Another example for DEQ (fixed-point iteration in the inner-loop) can also be implemented using the OOP API. DEQ has the following fixed-point optimality conditions (inner-loop objective).
$$
F \left( \boldsymbol{\theta}, x^{\star} \right) = x^{\star}
$$
We are going to derive the implicit gradient from inner-parameter $x^{\star}$ to meta-parameter $\boldsymbol{\theta}$.

In [6]:
from torchopt.diff.implicit import ImplicitMetaGradientModule


class Net(nn.Module):
    def __init__(self, dim):
        super().__init__()
        self.fc = nn.Sequential(nn.Linear(dim, dim), nn.ReLU(), nn.Linear(dim, dim))
        # nn.init.ones_(self.fc.weight)
        # nn.init.zeros_(self.fc.bias)

    def forward(self, x):
        return self.fc(x)


class InnerNet(
    ImplicitMetaGradientModule,
    linear_solve=torchopt.linear_solve.solve_normal_cg(maxiter=5, atol=0),
):
    def __init__(self, meta_net):
        super().__init__()
        self.meta_net = meta_net

    def forward(self, x):
        return self.meta_net(x)

    def optimality(self):
        return tuple(self.x - self.forward(self.x))

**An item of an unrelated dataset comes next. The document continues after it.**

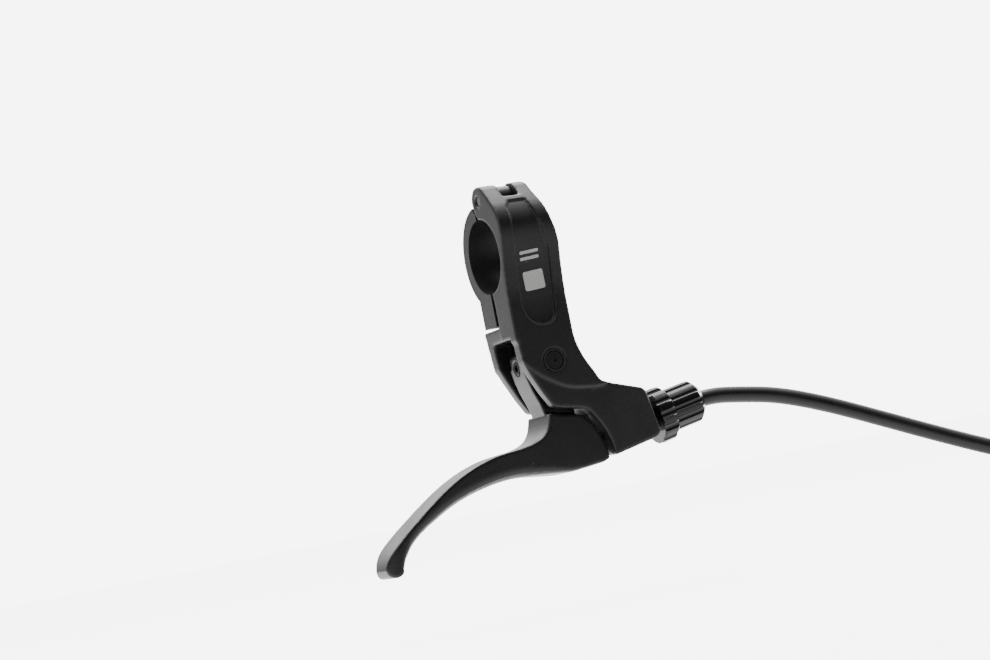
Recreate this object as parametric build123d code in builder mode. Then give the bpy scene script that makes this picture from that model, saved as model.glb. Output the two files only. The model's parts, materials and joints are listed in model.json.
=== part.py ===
"""Bicycle brake lever for a 22.2 mm handlebar: hinged clamp, forged lever, barrel adjuster and cable.

Frame: origin on the axis of the clamp bore, behind the badge, +X along the handlebar towards its middle, +Z up,
-Y the front face of the bracket. All lengths are millimetres.
"""

from build123d import *
import math
import os

# ---- driving dimensions -------------------------------------------------------------------------
BAR_R = 11.1  # 22.2 mm handlebar
BAND_LEFT, BAND_RIGHT = -7.8, 10.8  # sides of the clamp along the bar
BAND_WIDE = BAND_RIGHT - BAND_LEFT
BAND_R = 15.2  # outside of the rear clamp band
SPLIT = 0.6  # half of the pinch gap

HINGE_Y, HINGE_Z = -2.5, 16.2  # clamp hinge pin, along X
HINGE_PIN_R = 1.5
KNUCKLE_HALF = 2.4  # middle knuckle, on the rear band
KNUCKLE_R = 3.7
HINGE_R = 4.3  # outside of the bracket's hinge lugs
HINGE_HALF = 7.2  # half of the hinge pin's length

BOLT_Z = -16.2  # clamp bolt, along Y
BOLT_R = 2.5
BOLT_HEAD_R, BOLT_HEAD_H = 4.25, 5.0
BOLT_TIP_Y = -8.0
LUG_Y = 9.5  # rear face of the band's bolt lug
WASHER_R, WASHER_T = 4.8, 0.8
BAND_HOLE_R = 3.3  # clearance for the bolt while the band swings

BODY_HALF = 11.0  # half thickness of the lower bracket
PAD_HALF = 11.5  # half thickness above the step line
EAR_IN = 7.0  # inner faces of the two pivot ears

PIVOT_X, PIVOT_Z = 3.0, -34.0  # lever pivot, along Y
PIN_R = 2.8
BUSH_R = 3.5
BUSH_FLANGE_R, BUSH_FLANGE_T = 5.0, 0.8
RUN = 0.03  # running clearance on a radius
HUB_R, HUB_HALF = 6.4, 5.6
THRUST_T = 0.5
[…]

    def register_x(self, x):
        # inner parameter should be the parameter of self so we set it here
        # so self.x belongs to self.parameters()
        self.x = nn.Parameter(x)

    def solve(
        self,
    ):
        # conduct iterative fixed point process
        for _ in range(10):
            self.x = nn.Parameter(self(self.x))
        return self
        # torchopt get the implicit gradient from self.x to meta_net.parameters()


# initialize meta network
meta_net = Net(4)
x = torch.randn(1, 4)
inner_net = InnerNet(
    meta_net,
)
# register inner-parameter before calling solve
# Must define the self.x (self.parameter) before calling the solve function
# do not set x as the input for solve function
inner_net.register_x(x)
# solve for inner-loop
optimal_inner_net = inner_net.solve()
outer_loss = optimal_inner_net.x.mean()

# derive the meta gradient
torch.autograd.grad(outer_loss, meta_net.parameters())

RuntimeError: Mismatch in shape: grad_output[0] has a shape of torch.Size([1, 4]) and output[0] has a shape of torch.Size([4]).